In French, “merci” means “thank you.”  The other night, I sat in that chapel and  considered the mercies I’ve received from Christ through his body the Church here in this parish.  I was reduced to tears. And filled with gratitude. I thought of Mrs. Alexander’s preschool classroom, and how it was her mercy that made me feel at home here at StC for the first time—as I still do. I remembered how merciful Mrs. Gleason was when I caused as many problems as I solved and broke as many things as I fixed working in the Summer Institute. I remembered the mercy I received in that confessional time and again, and how Fr. Don’s words made things better.  I thought of Fr. Charlie, and how he would stand at his “holy rail” and mercifully embrace all of us by name, kids and adults, and how he would drive his car on the playground.  I thought about the late nights I spent in this church, when I sat in Christ’s presence, sometimes in Thomas-like doubt, sometimes just plain broken down—and how, while staring at Christ, he would somehow put me together again and give me peace.  I thought about the faces of countless young people I know from having worked in the school and with religious ed and confirmation, who meant and still mean more to me than they’ll ever know. I thought of my friends: God put them in my life and that is mercy.  I thought a lot about my family, and how mercy was the heart of our house growing up, and how we would always sit in the organ loft at the 8am Mass. I also thought about my vocation, and how God has called me, for reasons only his mercy knows, to something that scares the heck out of me most of the time, but I took comfort in knowing that the same mercy that called me will see me through it.  On Thursday I told a good friend I was nervous about this weekend, for it meant I was definitively closing to the door to children, a wife, and the common dream. He said, no: you’re not closing a door; you’re walking through the door God meant for you to walk through. I know deep in my bones he’s right. And the mercies that await me in this life—I can’t wait to experience them.

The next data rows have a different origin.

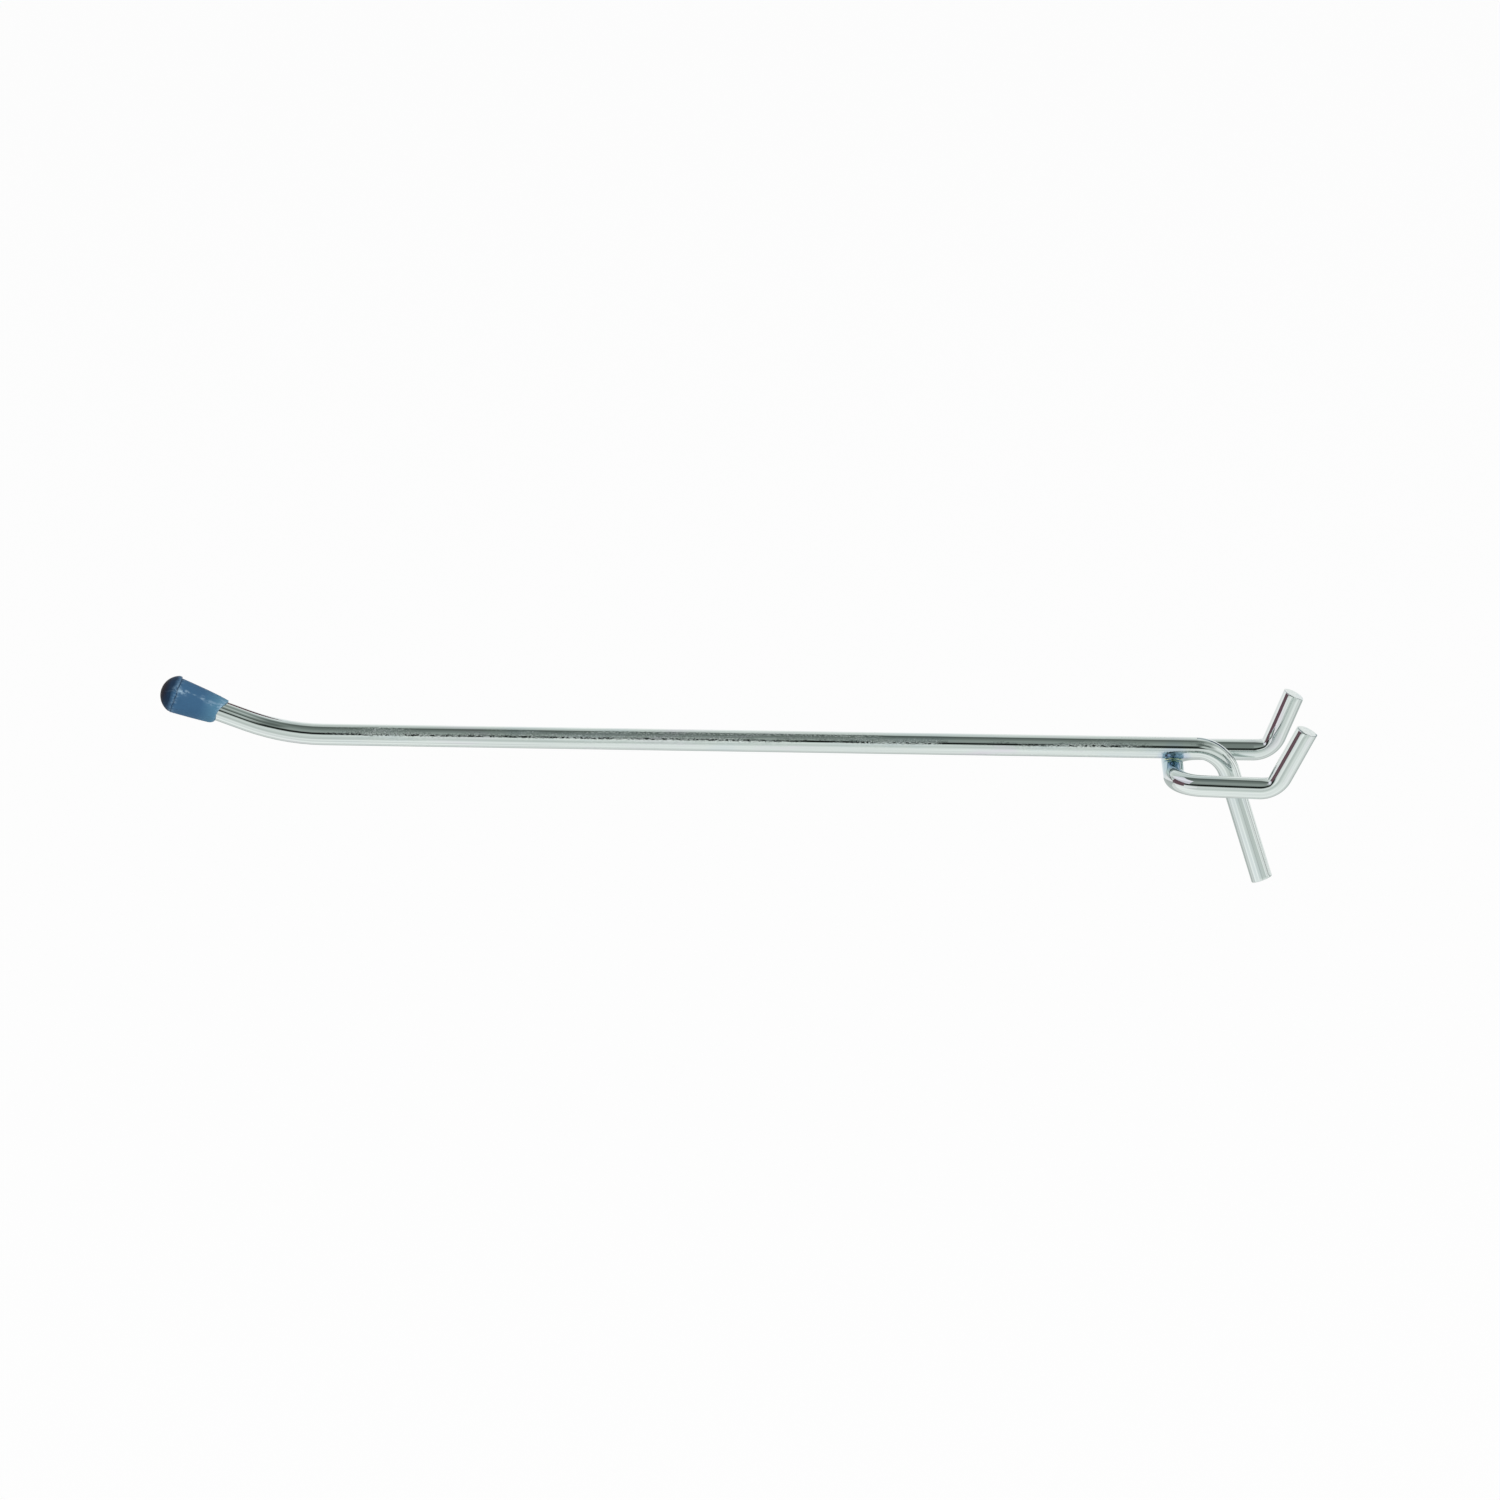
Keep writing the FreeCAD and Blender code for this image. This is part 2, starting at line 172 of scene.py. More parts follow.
# A faint worn arc runs across the near side: its middle, its turn there, its bow and its size
ARC_WEAR = 0.7
ARC_PLACE = 1.2
ARC_BOW_PLACE = 2.2
ARC_TURN = 47.0
ARC_BOW = 0.9
ARC_LENGTH = 2.6
ARC_WIDTH = 2.2

# Noise has this detail and roughness unless a pattern gives its own
NOISE_DETAIL = 4.0
NOISE_ROUGHNESS = 0.55

# Patterns on the zinc: how often they repeat in a millimetre along the wire and across it
DRAWING_LINES = {"along": 0.02, "across": 3.4, "detail": 5, "roughness": 0.65}
# Painted highlight and painted dark reflection streaks along the wire
PAINTED_STREAKS = {"along": 0.008, "across": 2.2, "detail": 2}
FILM = {"along": 0.06, "across": 0.25, "detail": 3}
FROST_PATCHES = {"along": 0.04, "across": 0.35, "detail": 2}
CRYSTALS = {"along": 2.0, "across": 3.4, "detail": 2, "roughness": 0.6}
# Where a pattern starts to show, where it shows in full, and how strongly it shows at both
LINES_SHOW = (0.35, 0.65, 0.0, 1.0)
# The painted dark reflection streaks and the painted highlight streaks
DARK_STREAKS_SHOW = (0.6, 0.64, 0.0, 0.4)
HIGHLIGHT_STREAKS_SHOW = (0.42, 0.37, 0.0, 0.5)
BLUE_FILM_SHOWS = (0.54, 0.75, 0.0, 0.6)
LILAC_FILM_SHOWS = (0.44, 0.28, 0.0, 0.6)
PATCHES_SHOW = (0.45, 0.56, 0.0, 1.0)
CRYSTALS_SHOW = (0.46, 0.68, 0.0, 1.0)
LINE_STRENGTH = 0.25
LINE_DEPTH = 0.012
# Frost lies only on the straight front of the prong, mostly along one side:
# lengths along the wire, and the cosine of the turn from that side
FROST_START = (32.0, 44.0)
FROST_END = (232.0, 220.0)
FROST_TURN = 219.0
FROST_SIDE = (0.925, 0.98, 0.22, 1.0)
ZINC_DULL = (0.63, 0.69, 0.67, 1)
ZINC_BRIGHT = (0.74, 0.81, 0.78, 1)
# Colours of the painted dark reflection streaks and the painted highlight streaks
ZINC_PAINTED_DARK_STREAK = (0.36, 0.4, 0.39, 1)
ZINC_PAINTED_HIGHLIGHT = (0.88, 0.94, 0.91, 1)
FILM_BLUE = (0.6, 0.69, 0.72, 1)
FILM_LILAC = (0.72, 0.69, 0.76, 1)
CROSSBAR_REFLECTION_BLUE = (0.42, 0.52, 0.72, 1)
WELD_TEAL = (0.3, 0.47, 0.53, 1)
ZINC_ROUGHNESS = 0.045
FROST_ROUGHNESS = 0.24
FROST_HEIGHT = 0.04
# The tint near the weld on each wire, which on the prong is a painted reflection of the crossbar:
# its strength, and the distances from the weld between which it fades. Only the prong is frosted.
# On the prong the tint is a painted reflection of the crossbar
PRONG_FINISH = {"tint": CROSSBAR_REFLECTION_BLUE, "strength": 0.7, "fade": (4.8, 2.7), "frosted": True}
STAPLE_FINISH = {"tint": WELD_TEAL, "strength": 0.85, "fade": (8.6, 5.2), "frosted": False}

# Weld metal: its stains and bumps repeat this often in a metre
WELD_STAINS = 420
WELD_BUMPS = 700
WELD_DARK = (0.12, 0.19, 0.22, 1)
# The colour of the painted highlight line round the weld
WELD_PAINTED_HIGHLIGHT = (0.7, 0.76, 0.42, 1)
WELD_STAINS_SHOW = (0.4, 0.65, 0.0, 1.0)
WELD_ROUGHNESS = (0.3, 0.7, 0.15, 0.3)
WELD_BUMP_STRENGTH = 0.25
WELD_BUMP_DEPTH = 0.05
# A painted highlight, a straw-coloured line, runs round the middle of the weld: shares of its height
HIGHLIGHT_LINE_LOWER = (0.36, 0.46)
HIGHLIGHT_LINE_UPPER = (0.72, 0.62)

# Blue plastic
# Black and navy at the crown: partly thick plastic, partly painted shade where the dome faces away from
# the light
CAP_SHADED_BLACK = (0.014, 0.012, 0.02, 1)
CAP_SHADED_NAVY = (0.012, 0.034, 0.072, 1)
CAP_BLUE = (0.05, 0.135, 0.25, 1)
CAP_TEAL = (0.105, 0.26, 0.38, 1)
CAP_SCUFF = (0.34, 0.5, 0.64, 1)
# The colour of the painted shade in the seam's groove
CAP_GROOVE_SHADE = (0.012, 0.03, 0.07, 1)
CLOUDS = {"along": 0.45, "across": 0.45, "detail": 3}
SPECKS = {"along": 2.6, "across": 2.6, "detail": 6, "roughness": 0.7}
DUST = {"along": 7.0, "across": 7.0, "detail": 4}
SCRATCHES = {"along": 0.8, "across": 2.0, "detail": 6, "roughness": 0.7}
SCRATCHES_SHOW = (0.44, 0.56, 0.0, 1.0)
CLOUD_DRIFT = (0.0, 1.0, -0.8, 0.8)
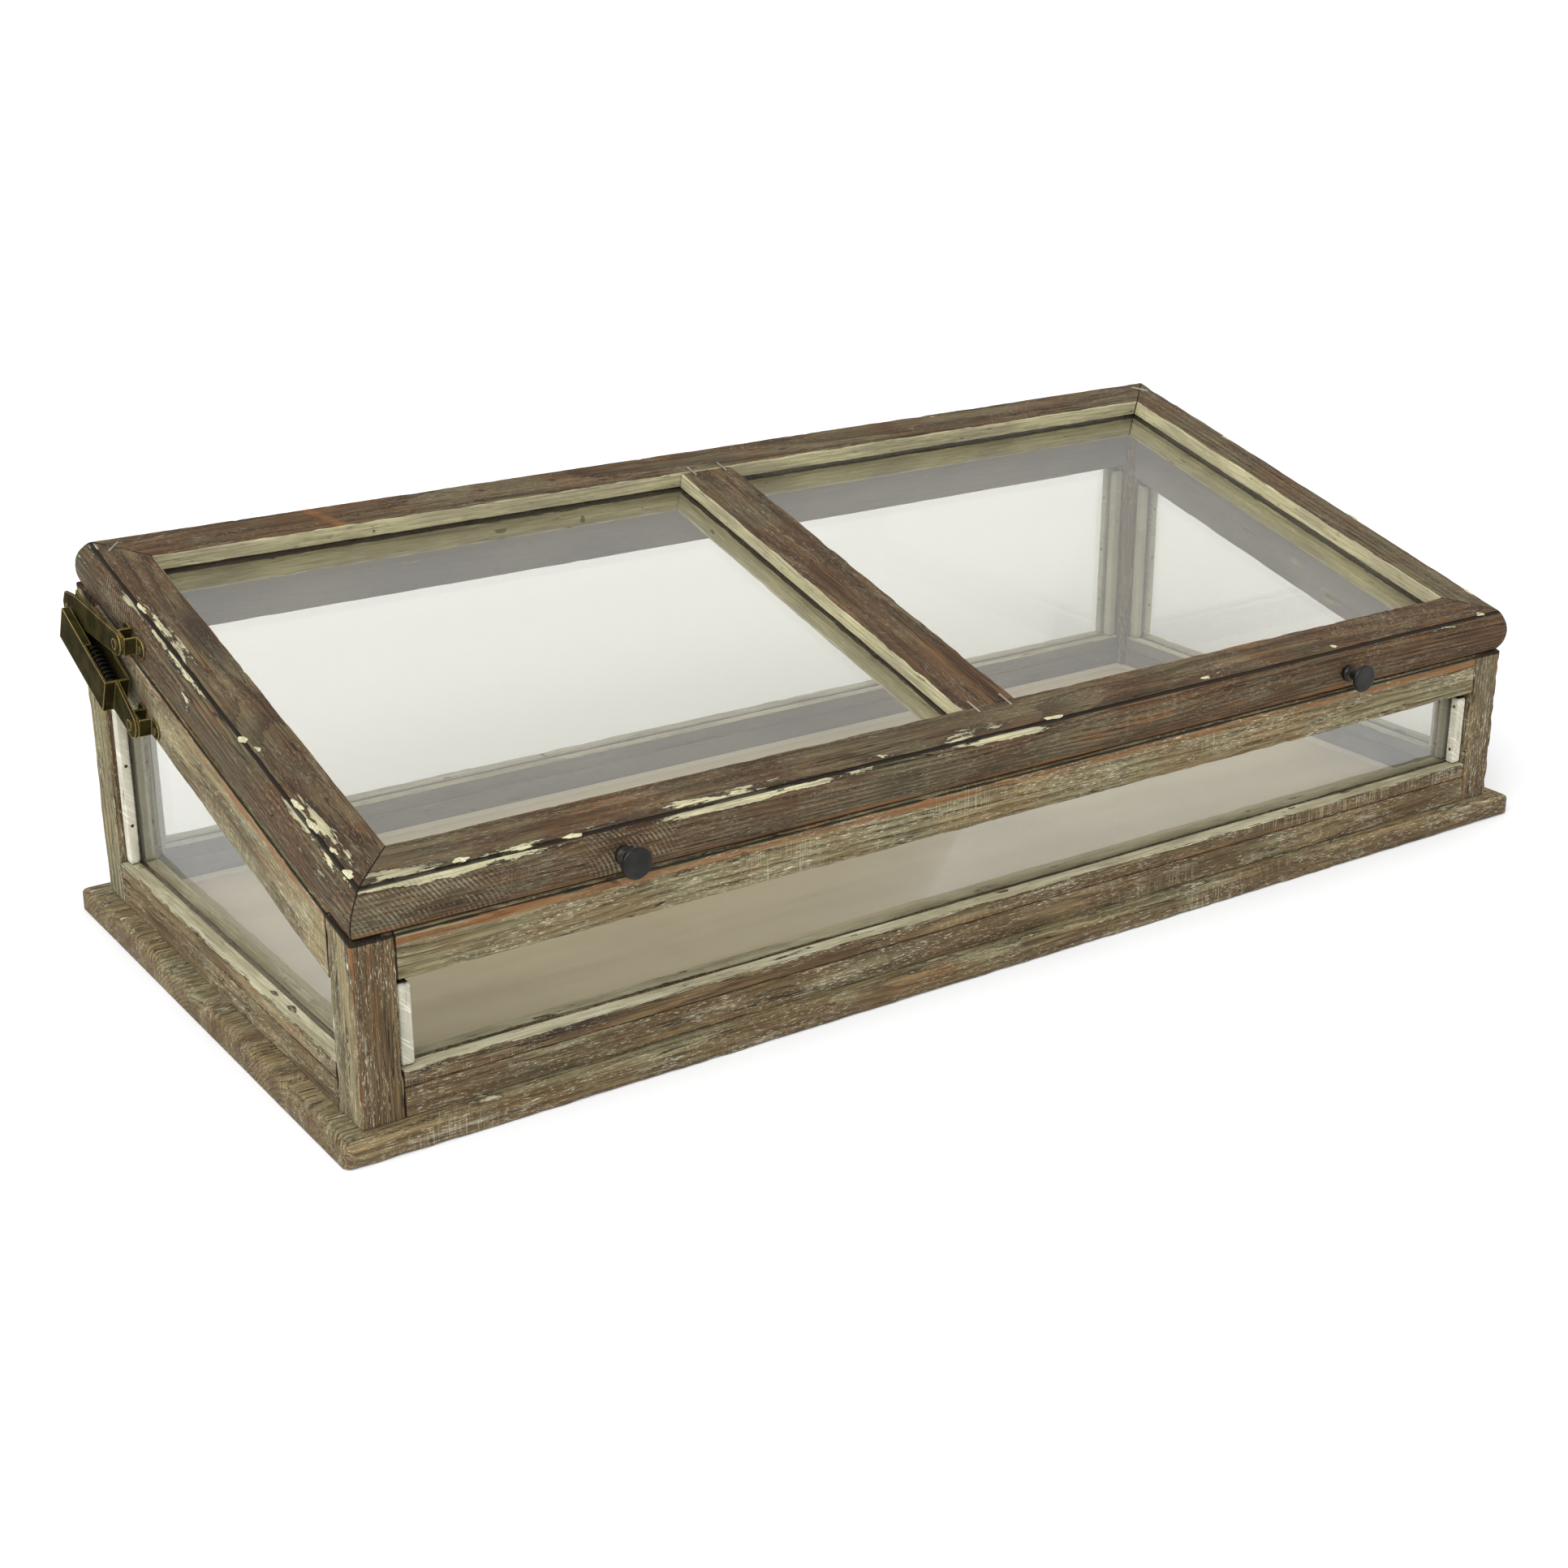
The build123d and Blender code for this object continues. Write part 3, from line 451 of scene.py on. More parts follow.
def softened(node, body, finish, width):
    """A copy of a frame node: loose triangles joined, flats made whole, edges rolled over by width."""
    shape = bmesh.new()
    shape.from_mesh(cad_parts[node].data)
    bmesh.ops.remove_doubles(shape, verts=shape.verts, dist=0.01 * MM)
    bmesh.ops.dissolve_limit(shape, angle_limit=math.radians(0.8), verts=shape.verts, edges=shape.edges)
    mesh = bpy.data.meshes.new(f"softened_{node}")
    shape.to_mesh(mesh)
    shape.free()
    mesh.materials.clear()
    mesh.materials.append(finish)
    mesh.shade_smooth()
    turning = math.radians(35)
    mesh.set_sharp_from_angle(angle=turning)
    made = placed(f"softened_{node}", mesh)
    roll = made.modifiers.new("rolled_edges", "BEVEL")
    roll.width = width
    roll.segments = 3
    roll.limit_method = "ANGLE"
    roll.angle_limit = turning
    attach(made, body)
    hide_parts(node)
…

One last memory: Just hours after JP2 died on this feast in 2005, Fr Charlie had the 8am Mass.  When homily time came, he set aside his prepared text, scribbled as it always was on yellow legal paper, and cried.  And all he could muster to say was, “sometimes there are no words.”

Mercy is like that: often there are no words.  One day we will know that for fact, when our earthly journeys near their end. We will lie beneath the florescent lights of our hospital rooms, and the Last Rites will be poured upon us, and we will remember the storied mercies, the particular and sometimes severe and unwelcome mercies graciously given to us by God. We will lie there in gratitude for those mercies, and will lie there without words—until that moment, that blessed moment, when we are given the promise of mercy, and the Blood of the Lord draws us in and we enter into GLORY, and the light of the resurrection shines upon us as we stand “saints among the saints in the halls of heaven,” beholding the face of Mercy Himself—JESUS CHRIST our GOD—who will look into our eyes, dry every tear, embrace us tightly, and say: welcome home.